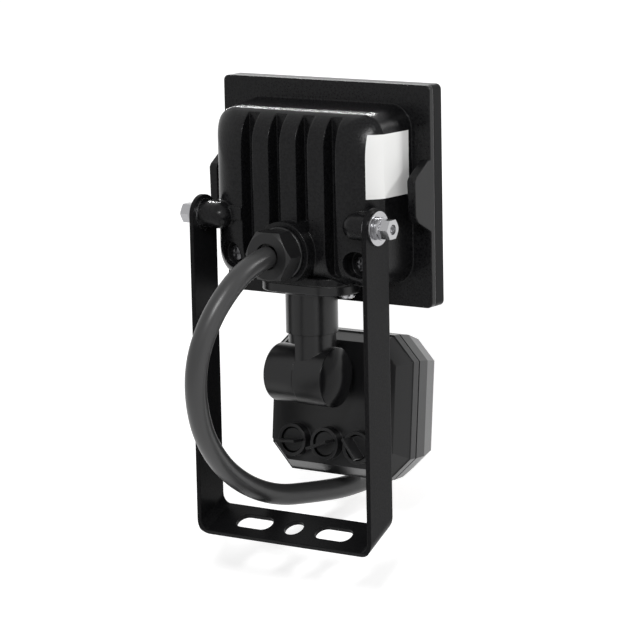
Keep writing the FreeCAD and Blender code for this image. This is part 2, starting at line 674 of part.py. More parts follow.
def sensor_base():
    """Oval plate and stem, moulded as one, that carries the sensor under the lamp."""
    plate = stadium(SEAT_HALF, SEAT_DEPTH, SEAT_BOTTOM, SEAT_TOP)
    rims = [e for e in plate.Edges if all(abs(v.Point.z - SEAT_BOTTOM) < 1e-6 for v in e.Vertexes)]
    plate = plate.makeFillet(0.8, rims)
    stem = rod(STEM_RADIUS, (0, STEM_Y, STEM_END), (0, STEM_Y, SEAT_TOP))
    whole = plate.fuse(stem)
    foot = [e for e in whole.Edges if e.BoundBox.ZLength < 1e-6 and abs(e.BoundBox.ZMin - SEAT_BOTTOM) < 1e-6
            and abs(e.BoundBox.XLength - 2 * STEM_RADIUS) < 1e-3]
    whole = whole.makeFillet(1.0, foot)
    bore_end = STEM_END + SPIGOT_LENGTH + MOVING_GAP
    cuts = [rod(SPIGOT_RADIUS + RUNNING_FIT, (0, STEM_Y, STEM_END - 1), (0, STEM_Y, bore_end)),
            rod(WIRE_HOLE, (0, STEM_Y, STEM_END), (0, STEM_Y, SEAT_Z))]
    for s in (-1, 1):
        cuts.append(rod(SEAT_SCREW + RUNNING_FIT, (s * SEAT_SCREW_X, STEM_Y, SEAT_BOTTOM - 1),
                        (s * SEAT_SCREW_X, STEM_Y, SEAT_Z)))
    return whole.cut(cuts)


def seat_screws():
    screws = []
    for s in (-1, 1):
        x = s * SEAT_SCREW_X
        head = pan_head(SCREW_HEAD, SCREW_HEAD_HEIGHT, (x, STEM_Y, SEAT_BOTTOM - FACE_GAP), (0, 0, -1))
        shank = rod(SEAT_SCREW, (x, STEM_Y, SEAT_BOTTOM - 0.5), (x, STEM_Y, SEAT_Z + SEAT_SCREW_DEPTH - 0.4))
        screws.append(head.fuse(shank))
    return Part.makeCompound(screws)


def knuckle_rod(radius, x0, x1):
    return rod(radius, (x0, STEM_Y, KNUCKLE_Z), (x1, STEM_Y, KNUCKLE_Z))


def elbow():
    """The swivel: a neck that turns in the stem, ending in the right half of the knuckle."""
    top = STEM_END - MOVING_GAP / 2
    barrel = knuckle_rod(KNUCKLE_RADIUS, KNUCKLE_RIGHT, KNUCKLE_SPLIT)
    shoulder = KNUCKLE_Z + KNUCKLE_RADIUS + NECK_GAP
    neck = rod(NECK_RADIUS, (0, STEM_Y, KNUCKLE_Z), (0, STEM_Y, top))
    spare = box(KNUCKLE_SPLIT, NECK_RADIUS + 1, STEM_Y - NECK_RADIUS - 1, STEM_Y + NECK_RADIUS + 1,
                KNUCKLE_Z - 1, shoulder)
    spigot = rod(SPIGOT_RADIUS, (0, STEM_Y, top - 1), (0, STEM_Y, STEM_END + SPIGOT_LENGTH))
    whole = barrel.fuse([neck.cut(spare), spigot])
    bore = rod(WIRE_HOLE, (0, STEM_Y, KNUCKLE_Z + PIN_RADIUS + 4), (0, STEM_Y, STEM_END + SPIGOT_LENGTH + 1))
    pin = knuckle_rod(PIN_BORE, KNUCKLE_RIGHT - 1, KNUCKLE_SPLIT + 1)
    pocket = knuckle_rod(PIN_HEAD + 0.4, KNUCKLE_RIGHT - 1, KNUCKLE_RIGHT + PIN_HEAD_DEPTH)
    return whole.cut([bore, pin, pocket]).removeSplitter()


def knuckle_screw():
    start = KNUCKLE_RIGHT + FACE_GAP
    head = knuckle_rod(PIN_HEAD, start, KNUCKLE_RIGHT + PIN_HEAD_DEPTH - FACE_GAP)
    shank = knuckle_rod(PIN_RADIUS, start, KNUCKLE_LEFT - 3)
    return head.fuse(shank)


def dome_cap():
    """The domed cover over the knuckle screw."""
    base = KNUCKLE_RIGHT - FACE_GAP
    sphere = (KNUCKLE_RADIUS ** 2 + DOME_RISE ** 2) / (2 * DOME_RISE)
    ball = Part.makeSphere(sphere, V(base - DOME_RISE + sphere, STEM_Y, KNUCKLE_Z))
    return ball.common(knuckle_rod(sphere, base, base - DOME_RISE - 1))


def knob_places():
    return [(KNOB_X + KNOB_PITCH * (1 - i), KNOB_Z) for i in range(3)]


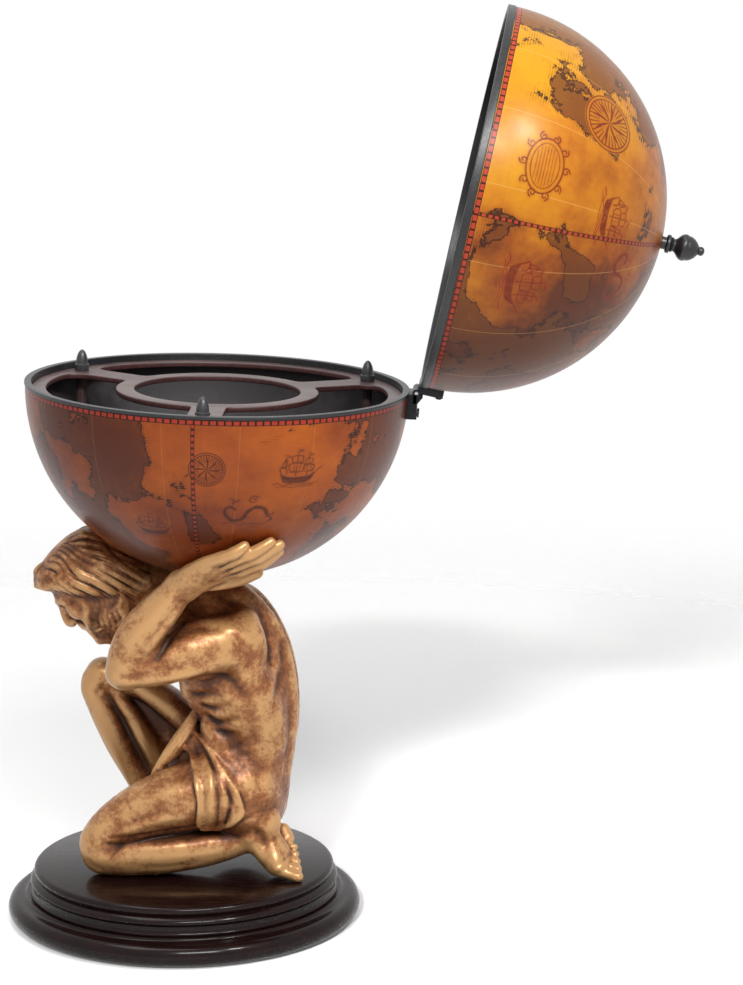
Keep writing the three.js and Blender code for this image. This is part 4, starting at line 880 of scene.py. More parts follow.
# head, in its own frame: forward, towards the near side, up. The face is a plain classical one
head = {
    "voxel": 1.0, "centre": (-95.2, 0, 384), "tilt": 47,
    "skull": ((-4, 0, 12), (44, 38, 40)),
    "face": [(12, 0, 24, 33, 29), (15, 0, 8, 33, 28.5), (15, 0, -8, 30, 28), (15, 0, -24, 25, 27),
             (17, 0, -38, 18, 22)],
    "brow": [(33, -25, 12, 4, 5), (41, -13, 15, 4.5, 5.5), (43, 0, 13, 4.5, 5),
             (41, 13, 15, 4.5, 5.5), (33, 25, 12, 4, 5)],
    "cheek": ((31, 23, -6), (11, 11, 11)),
    "nose": [(41, 0, 14, 4, 6), (45.5, 0, 6, 3.8, 6.5), (50.5, 0, -3, 4.2, 7),
             (54, 0, -10, 5, 6.4), (53, 0, -14, 4.4, 4.6)],
    "wing": ((49.5, 5.8, -13), (5, 3.8, 4.2)),
    "socket": ((44, 14.5, 4), (8, 9.5, 6.5)),
    "eye": ((36.2, 14.5, 3.5), (7.4, 8.2, 7.2)),
    "upperLid": [(38, 6.5, 2.5, 1.5, 1.8), (43.4, 11, 6, 1.5, 2.2), (43.4, 17, 6, 1.5, 2.2),
                 (37.5, 23.5, 2.5, 1.5, 1.8)],
    "lowerLid": [(38, 7, 1.5, 1.3, 1.6), (42.4, 12, -1, 1.3, 1.8), (42.2, 17, -1, 1.3, 1.8),
                 (37.5, 23, 1.5, 1.3, 1.6)],
    "lip": [(40, -11, -29, 3, 3), (44.5, 0, -30, 3.4, 3.6), (40, 11, -29, 3, 3)],
    "upperLip": [(41, -10, -25, 2.4, 3), (46, -3, -23.5, 2.8, 3), (46, 3, -23.5, 2.8, 3),
                 (41, 10, -25, 2.4, 3)],
    "jaw": [(22, 0, -36, 24, 20), (30, 0, -48, 18, 17)],
    # profiles of the hair, from the hairline to the nape: forward, up, and the reach to the side
    "hairTop": [(35, 34), (45, 44), (38, 54), (15, 60), (-12, 60), (-35, 53), (-49, 38), (-56, 16),
                (-58, -10), (-54, -38)],
    "hairSide": [(26, 33, 14), (21, 40, 15), (12, 43, 14), (0, 46, 12), (-12, 46, 8), (-24, 45, 2),
                 (-36, 41, -6), (-45, 36, -14), (-50, 31, -24), (-52, 25, -34)],
    "hairUnder": [(6, -12), (2, -22), (-3, -36), (-9, -50), (-16, -62), (-23, -71), (-30, -77),
                  (-36, -80), (-41, -82), (-46, -84)],
    # where the strands end, as shares back from the hairline and degrees down from the crown
    "hairEdge": [(0.0, 4), (0.0, 30), (0.0, 56), (0.02, 78), (0.06, 98), (0.16, 114), (0.32, 126),
                 (0.5, 132), (0.68, 134), (0.84, 128), (0.98, 112), (1.0, 84), (1.0, 50),
                 (1.0, 16)],
    "vertex": 0.36, "shareReach": 170, "turnReach": 0.8,
    "beardFrom": ((12, 35, 2), (-22, 37, -26)),
    "beardTo": [(40, 16, -31), (45, 6, -48), (33, 7, -60), (8, 18, -62)],
    "middle": (-8, 0, 0), "beardMiddle": (4, 0, -24), "locks": 15, "strands": 45,
}
headCentre = np.array(head["centre"])
tilt = radians(head["tilt"])
headAxes = np.array([[-cos(tilt), 0, -sin(tilt)], [0, -1, 0], [-sin(tilt), 0, cos(tilt)]]).T
headPlace = np.hstack([headAxes, headCentre[:, None]])
hairMiddle = np.array([-8, 0, 8])
maker = np.random.default_rng(7)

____

= PROBLEM STATEMENT =
Copy, from the material, each line that holds the string "writing".

= EXPECTED OUTPUT =
Keep writing the FreeCAD and Blender code for this image. This is part 2, starting at line 674 of part.py. More parts follow.
Keep writing the three.js and Blender code for this image. This is part 4, starting at line 880 of scene.py. More parts follow.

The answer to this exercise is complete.